On Wed, 2009-10-07 at 19:48 -0400, John Dennis wrote:
> Sorry to harp on this :-) But the more I work with the XML-RPC interface 
> from non-python code the more I think we've got a problem.
> 
> The first problem is what was discussed in the team meeting. You don't 
> know what a function is going to return and nothing enforces the 
> consistency of return values. Jason has done an awesome job of enforcing 
> the consistency of input arguments, but that's only half the battle. 
> What gets returned is purely a function of what the plugin author 
> happens to stuff into the plugin's return statement. There is no 
> enforcement of how many values get returned, what their types are, what 
> is optional, what is mandatory, etc. In other words everything which is 
> enforced on the input side of the call is absent on the output side, it 
> should be obvious why this is a problem, especially for any callers of 
> XML-RPC which are *not* in the python plugin framework.
> 
> The second problem I've run into with return values is especially 
> pernicious because the plugin framework is hiding a very fundamental and 
> apparently common error. Here is the issue:
> 
> * We've adopted the convention that *all* strings will be unicode objects.
> 
> * str objects will be treated as binary data
> 
> * Python will in many instances freely convert between str objects and 
> unicode objects.
> 
> * If a plugin wants to return a string it *must* return a unicode 
> object. If the plugin mistakenly returns a str object (a very very easy 
> mistake to make) then what gets returned through XML-RPC is a *binary* 
> base64 encoded blob, not an XML-RPC *string* value!
> 
> The above is so critical let me repeat it: FAILING TO ASSURE A RETURNED 
> STRING IS UNICODE AND NOT STR RESULTS IN BINARY BLOBS ON THE RECEIVING 
> END INSTEAD OF A STRING.
> 
> * However, the python framework *hides* the error on the return side 
> because it decodes the base64 binary value back into a str object. 
> Because str objects and unicode objects are often interchangeable the 
> python code receiving the return value thinks it sees the right result 
> even though it's not.
> 
> If we're going to have other clients of the XML-RPC interface then that 
> client *must* know what the return values are and what their type is.

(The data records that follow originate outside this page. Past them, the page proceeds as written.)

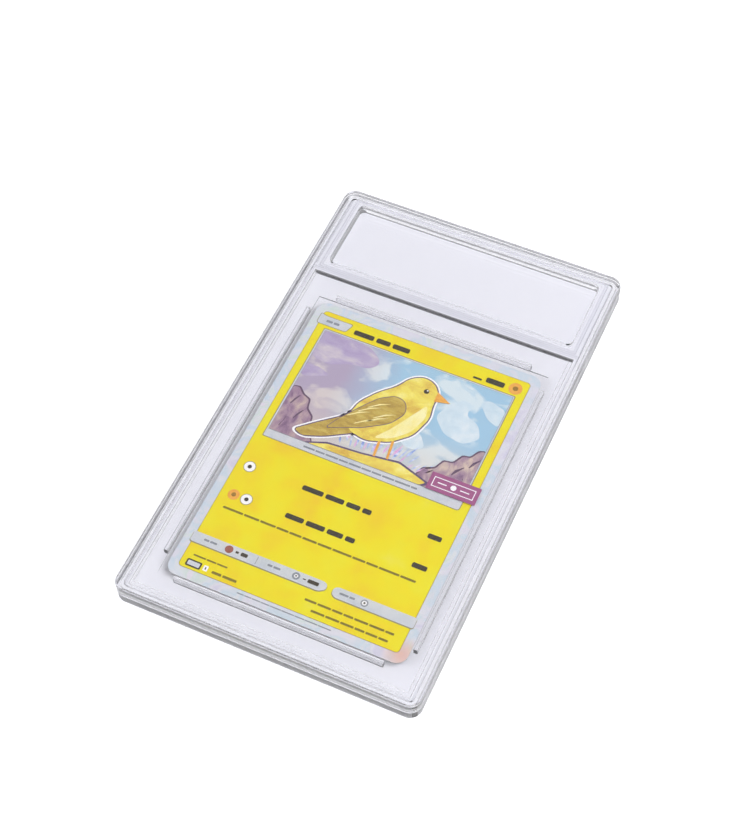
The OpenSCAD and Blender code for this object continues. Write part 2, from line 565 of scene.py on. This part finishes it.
@dataclass(frozen=True)
class Shape:
    """A flat shape of ink, in millimetres from the card's centre."""

    def add_to(self, mesh: bmesh.types.BMesh) -> None:
        """Adds the shape's upward face or faces to the mesh, at z = 0."""
        raise NotImplementedError


@dataclass(frozen=True)
class Disc(Shape):
    """A round dot."""

    centre: Point
    radius: float

    def add_to(self, mesh: bmesh.types.BMesh) -> None:
        """Adds one round face."""
        place = Matrix.Translation((self.centre[0], self.centre[1], 0.0))
        bmesh.ops.create_circle(
            mesh, cap_ends=True, segments=36, radius=self.radius, matrix=place
        )


@dataclass(frozen=True)
class Outline(Shape):
    """A closed outline whose corners are rounded, grown outwards if asked."""

    points: tuple[Point, ...]
    rounding: float = 0.0
    grow: float = 0.0
    hollow: float = 0.0
    steps: int = 5

    def add_to(self, mesh: bmesh.types.BMesh) -> None:
        """Adds one face, or a band of the hollow width inside its edge."""
        outline = grown(self.points, self.grow) if self.grow else self.points
        corners = [mesh.verts.new((x, y, 0.0)) for x, y in outline]
        face = mesh.faces.new(corners)
        if self.rounding:
            made = bmesh.ops.bevel(
                mesh, geom=corners, offset=self.rounding + self.grow, segments=self.steps,
                profile=0.5, affect="VERTICES", material=-1, clamp_overlap=True,
            )
            face = next(f for v in made["verts"] for f in v.link_faces)
        if self.hollow:
            face.normal_update()
            bmesh.ops.inset_region(
                mesh, faces=[face], thickness=self.hollow, use_boundary=True,
                use_even_offset=True,
            )
            bmesh.ops.delete(mesh, geom=[face], context="FACES")


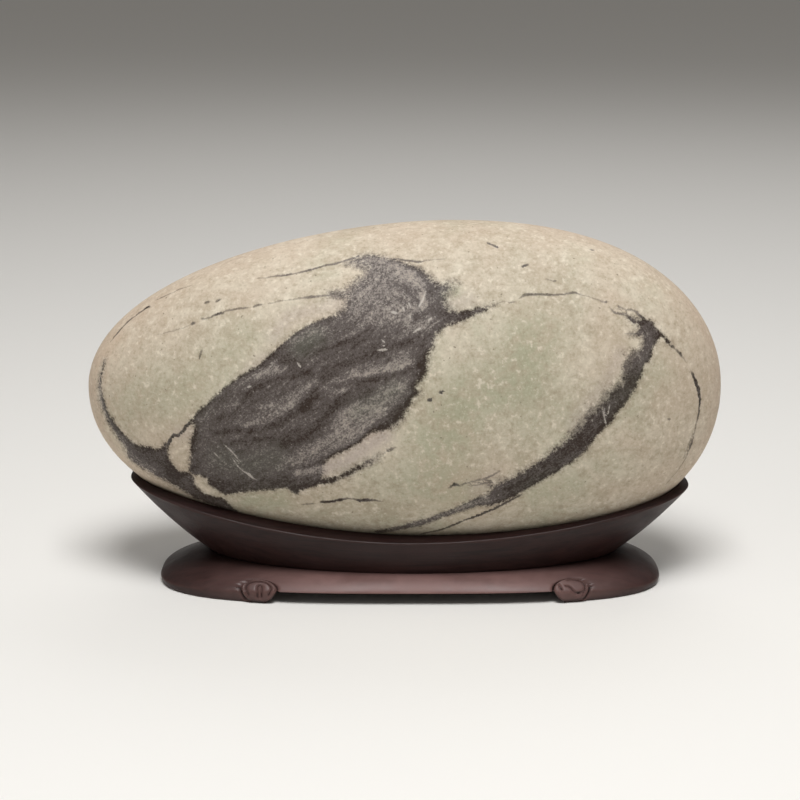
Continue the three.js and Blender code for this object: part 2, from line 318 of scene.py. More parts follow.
CRESCENT = [
    (92.5, 31.2, 0.4), (94, 31), (95.5, 30.5), (96.8, 29), (98, 27.5), (100, 25.7), (101.5, 24),
    (102.6, 22.5), (103.6, 20.4), (102.8, 20.7), (101.3, 22.3), (99.8, 23.8), (98.7, 23), (97.5, 21.5),
    (96.5, 19.5), (95.9, 17), (95.5, 14.7), (94, 14), (92.8, 12), (92.3, 9.5), (91, 7.5), (90, 5),
    (88.5, 2.5), (87, 0), (85.5, -2), (83.5, -4), (82, -6), (81, -8), (79, -10), (77, -12), (75, -14),
    (73, -16.5), (71, -19), (68.5, -21.5), (66, -23.5), (63, -25.5), (60, -27.5), (56.5, -29.5),
    (53, -31.5), (49.5, -33.5), (46, -35.5), (42.5, -37.5), (39, -39), (36, -40), (33, -40.5), (30, -40.2),
    (27, -41.3), (24, -42.4), (20, -43.6), (17, -44.6), (14, -45.7), (11, -47), (8, -48), (5, -48.6),
    (2, -49.3), (-2, -49.9), (-6, -50.4), (-10, -50.8), (-10, -49.8), (-6, -49.2), (-3, -48.5), (0, -48),
    (3, -47), (6, -46.1), (9, -45.3), (12, -44.3), (15, -43.3), (18, -42.3), (21, -41), (24, -39.4),
    (27, -38.1), (30, -36.8), (33, -35.5, 1.0), (35, -34), (33, -32.3), (35.5, -32), (38.5, -31),
    (41.5, -29.7), (44, -28.5), (46.5, -27), (49, -25.5), (52, -24), (54.5, -22), (57, -20),
    (58.5, -18.5), (61, -17), (63, -15), (65, -13, 1.5), (67, -11), (69, -9), (71, -6.5), (72, -4.5),
    (74, -3), (76, -1.5), (77.5, 0.5), (78.5, 2), (80, 3.5), (81.5, 4.5), (83, 6), (84.5, 8),
    (85.3, 10.5, 2.0), (85.8, 13), (87, 15.5), (88.5, 17.3), (90.5, 18.7), (92, 20.5, 1.2), (92.8, 22.5),
    (92, 24.2), (90, 24.8), (88, 25), (90.5, 26), (90.8, 27.5), (90, 29), (88.5, 30.3), (87, 31.4),
    (88.5, 31), (90.5, 30.8),
]
FRONT_AREAS = (LEAF, HEEL, CRESCENT)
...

It 
> can't (or shouldn't) do things like:
> 
> * I was expecting a string but I got a binary blob so that must have 
> been a mistake so I'll treat the binary blob as a string and hope it's 
> correct.
> 
> -or-
> 
> * I was expecting an integer but I actually got a string (yes there are 
> plugins which do this), so I'll try to read an integer value out of the 
> string. But wait, suppose the plugin author who returned the integer as 
> a string forget to assure that the string representing the integer was a 
> unicode object and not a str object, then the receiver really has to 
> start guessing because he's gotten back a binary blob. Is that binary 
> blob a 2's compliment representation of a signed integer, is it unsigned 
> integer, or is the binary blob a string representation of the integer? 
> Clearly this doesn't work.
> 
> Now let's suppose another common scenario. The plugin author discovers 
> he has mistakenly returned a str object when it should have been a 
> unicode object and corrects his mistake, seemingly innocent because 
> everything continues to work (but only in python). We have a non-python 
> client of the XML-RPC interface who has corrected for the mistake by 
> expecting binary data for the string, now that client fails! Or let's 
> say the plugin was correctly returning a unicode object but some 
> seemingly innocent change is made and the value ends up being a str 
> object instead. Once again the python code continues to work correctly 
> but the non-python code fails.
> 
> So how easy it for Python programmers to make the mistake between str 
> and unicode? *VERY VERY EASY!* In fact it's so easy even Jason's 
> documentation and examples sometimes make the mistake. It's especially 
> easy mistake to make when calling another function because the vast 
> majority of existing Python libraries return str objects for strings.
> 
> If we don't validate the return values from the plugin's I don't see how 
> we'll ever have non-python XML-RPC clients which are robust.
> 
> I'm happy to work with Jason to get the return validation implemented. I 
> now know the insides of the plugin rpc mechanism in gory detail :-)
> 
> I don't think we should postpone this, I think there are all sorts of 
> errors lurking in the code, or will get introduced in the code in the 
> future. For robustness sake it's better to fix this sooner rather than 
> later IMHO.
> 
> Of course the other option is to do away with the rule that str objects 
> will get converted into binary blobs in XML-RPC. I think there is a good 
> argument for treating both str objects and unicode objects as strings in 
> XML-RPC. How often do we really need to pass binary data back in 
> XLM-RPC? I'm thinking it's not very often. For those limited cases 
> wouldn't it be better to require the plugin to return a Binary object 
> instead of a str?. This has the advantage that's it's explicit and 
> removes the dangerous practice of automatic conversion of conventional 
> python strings into binary blobs when 99% of the time that's not the 
> intention of the programmer.
> 
> BTW, removing the automatic conversion of str to binary is a simple one 
> line change which would have a huge impact on robustness without any 
> loss of functionality. However that still does not address the issue of 
> return value validation, but it does remove the single most common error 
> we have with return values at the moment.